■ **Material provided**:
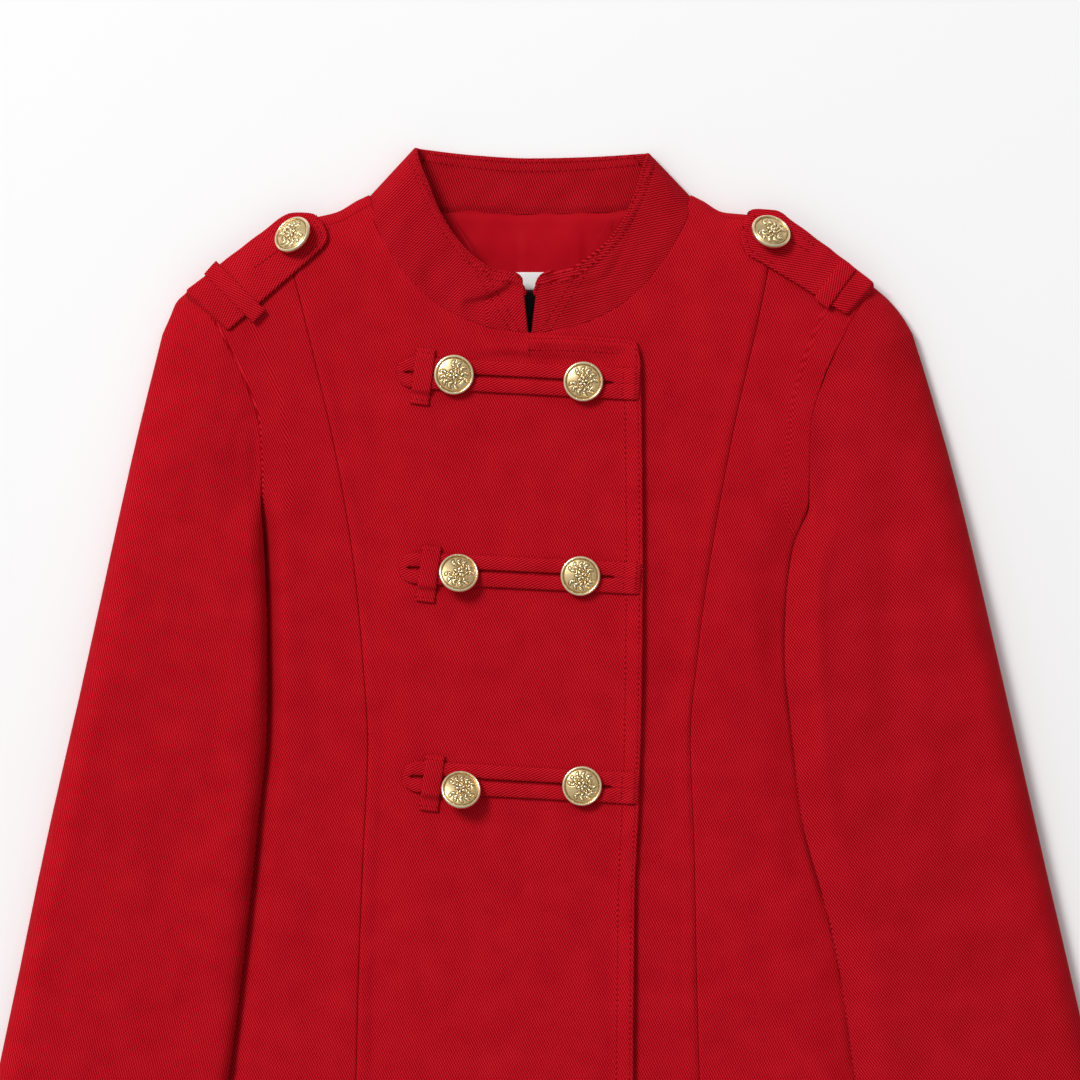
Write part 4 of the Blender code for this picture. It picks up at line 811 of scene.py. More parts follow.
def twill(name, degrees, strength, shade):
    """Red cotton twill whose lines rise at this angle from +X, read in the flat cloth, with painted light and shade in
    its colour.
    """
    n = Nodes(name)
    n.set(Roughness=0.85, Specular_IOR_Level=0.02, Sheen_Weight=0.10, Sheen_Roughness=0.45,
          Sheen_Tint=(1.0, 0.05, 0.08, 1.0))
    cloth = n.node("ShaderNodeUVMap", uv_map="cloth")["UV"]
    turned = n.node("ShaderNodeVectorRotate", {"Vector": cloth, "Angle": -math.radians(degrees)},
                    rotation_type="Z_AXIS")[0]
    along, across, _ = n.node("ShaderNodeSeparateXYZ", {0: turned})
    wander = n.math("MULTIPLY_ADD", n.noise(cloth, 500.0), 1.5, n.math("MULTIPLY", n.noise(cloth, 90.0), 2.0))
    line = n.math("SINE", n.math("MULTIPLY_ADD", across, 2 * math.pi / TWILL_PITCH, wander))
    yarn_phase = n.math("MULTIPLY_ADD", along, 2 * math.pi / YARN_PITCH, n.math("MULTIPLY", across, 2400.0))
    yarn = n.math("SINE", n.math("ADD", yarn_phase, n.math("MULTIPLY", n.noise(cloth, 300.0), 4.0)))
    # The lines' colour is painted light on the raised yarns and painted shade in the grooves between them, as strong as
    # `strength` makes it
    weave = n.math("MULTIPLY_ADD", yarn, 0.20 * strength, n.math("MULTIPLY_ADD", line, 0.55 * strength, 0.5))
    fuzz = n.noise(cloth, 1500.0, 4.0)
    patchy = n.noise(cloth, 60.0, 4.0)
    broad = n.noise(cloth, 14.0, 3.0)
    # fuzz, patchy and broad add the cloth's own uneven tone to the lines' painted light and shade
    tone = n.math("MULTIPLY_ADD", n.math("SUBTRACT", fuzz, 0.5), 0.9, weave)
    tone = n.math("MULTIPLY_ADD", n.math("SUBTRACT", patchy, 0.5), 0.36, tone)
    tone = n.math("MULTIPLY_ADD", n.math("SUBTRACT", broad, 0.5), 0.12, tone)
    # `shade` darkens every colour of a piece as painted shade, for pieces that lie more in shade than the body
    dark, main, bright = ([part * shade for part in colour] + [1.0] for colour in TWILL_COLOURS)
    low = n.mix(n.math("MULTIPLY", tone, 2.0), dark, main)
    colour = n.mix(n.math("MULTIPLY_ADD", tone, 2.0, -1.0), low, bright)
    n.link(colour, "Base Color")
    height = n.math("MULTIPLY_ADD", fuzz, 0.35, weave)
    bump = n.node("ShaderNodeBump", {"Height": height, "Distance": 0.00016, "Strength": 0.85})["Normal"]
    n.link(bump, "Normal")
    return n.material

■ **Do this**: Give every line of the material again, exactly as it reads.

■ **Completed task**:
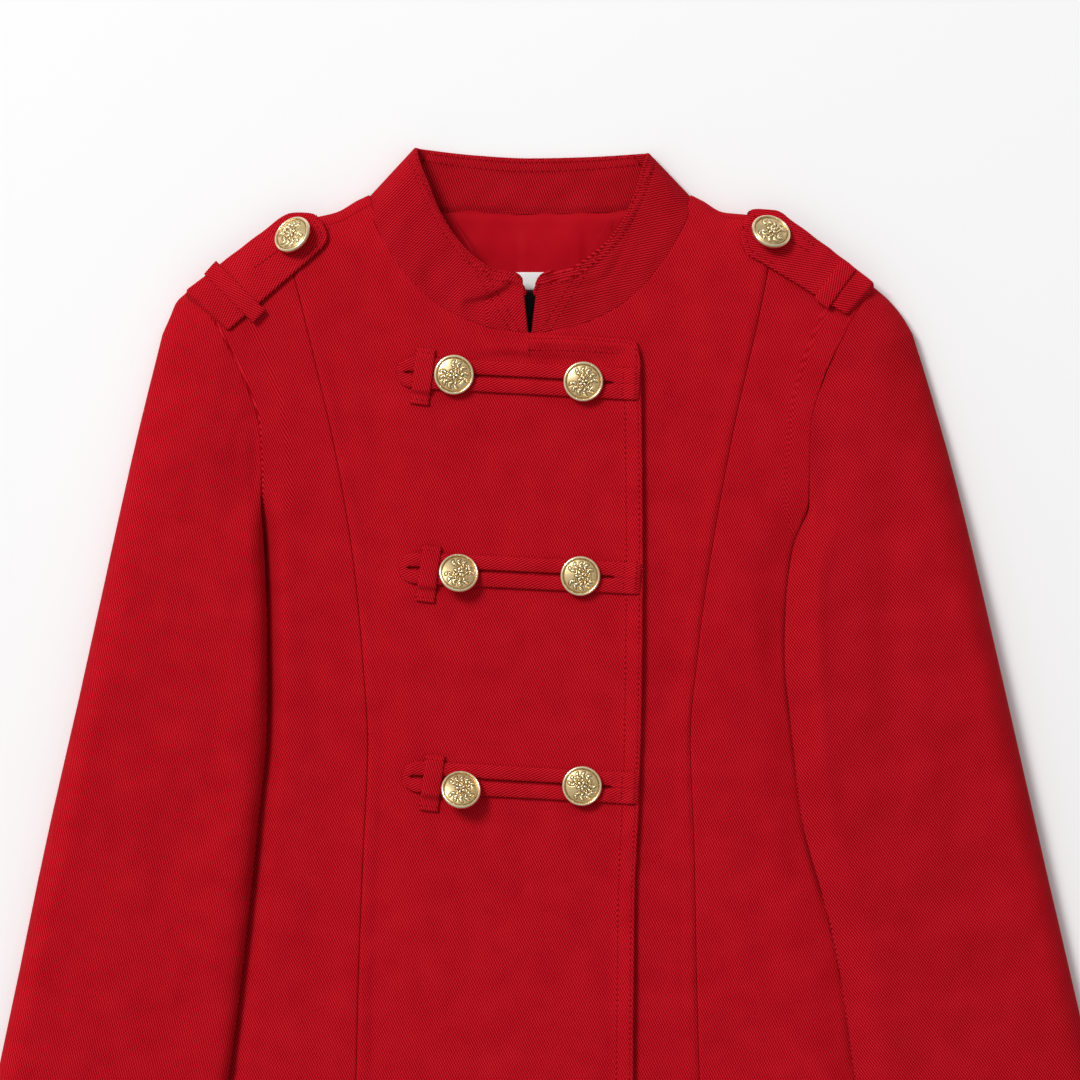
Write part 4 of the Blender code for this picture. It picks up at line 811 of scene.py. More parts follow.
def twill(name, degrees, strength, shade):
    """Red cotton twill whose lines rise at this angle from +X, read in the flat cloth, with painted light and shade in
    its colour.
    """
    n = Nodes(name)
    n.set(Roughness=0.85, Specular_IOR_Level=0.02, Sheen_Weight=0.10, Sheen_Roughness=0.45,
          Sheen_Tint=(1.0, 0.05, 0.08, 1.0))
    cloth = n.node("ShaderNodeUVMap", uv_map="cloth")["UV"]
    turned = n.node("ShaderNodeVectorRotate", {"Vector": cloth, "Angle": -math.radians(degrees)},
                    rotation_type="Z_AXIS")[0]
    along, across, _ = n.node("ShaderNodeSeparateXYZ", {0: turned})
    wander = n.math("MULTIPLY_ADD", n.noise(cloth, 500.0), 1.5, n.math("MULTIPLY", n.noise(cloth, 90.0), 2.0))
    line = n.math("SINE", n.math("MULTIPLY_ADD", across, 2 * math.pi / TWILL_PITCH, wander))
    yarn_phase = n.math("MULTIPLY_ADD", along, 2 * math.pi / YARN_PITCH, n.math("MULTIPLY", across, 2400.0))
    yarn = n.math("SINE", n.math("ADD", yarn_phase, n.math("MULTIPLY", n.noise(cloth, 300.0), 4.0)))
    # The lines' colour is painted light on the raised yarns and painted shade in the grooves between them, as strong as
    # `strength` makes it
    weave = n.math("MULTIPLY_ADD", yarn, 0.20 * strength, n.math("MULTIPLY_ADD", line, 0.55 * strength, 0.5))
    fuzz = n.noise(cloth, 1500.0, 4.0)
    patchy = n.noise(cloth, 60.0, 4.0)
    broad = n.noise(cloth, 14.0, 3.0)
    # fuzz, patchy and broad add the cloth's own uneven tone to the lines' painted light and shade
    tone = n.math("MULTIPLY_ADD", n.math("SUBTRACT", fuzz, 0.5), 0.9, weave)
    tone = n.math("MULTIPLY_ADD", n.math("SUBTRACT", patchy, 0.5), 0.36, tone)
    tone = n.math("MULTIPLY_ADD", n.math("SUBTRACT", broad, 0.5), 0.12, tone)
    # `shade` darkens every colour of a piece as painted shade, for pieces that lie more in shade than the body
    dark, main, bright = ([part * shade for part in colour] + [1.0] for colour in TWILL_COLOURS)
    low = n.mix(n.math("MULTIPLY", tone, 2.0), dark, main)
    colour = n.mix(n.math("MULTIPLY_ADD", tone, 2.0, -1.0), low, bright)
    n.link(colour, "Base Color")
    height = n.math("MULTIPLY_ADD", fuzz, 0.35, weave)
    bump = n.node("ShaderNodeBump", {"Height": height, "Distance": 0.00016, "Strength": 0.85})["Normal"]
    n.link(bump, "Normal")
    return n.material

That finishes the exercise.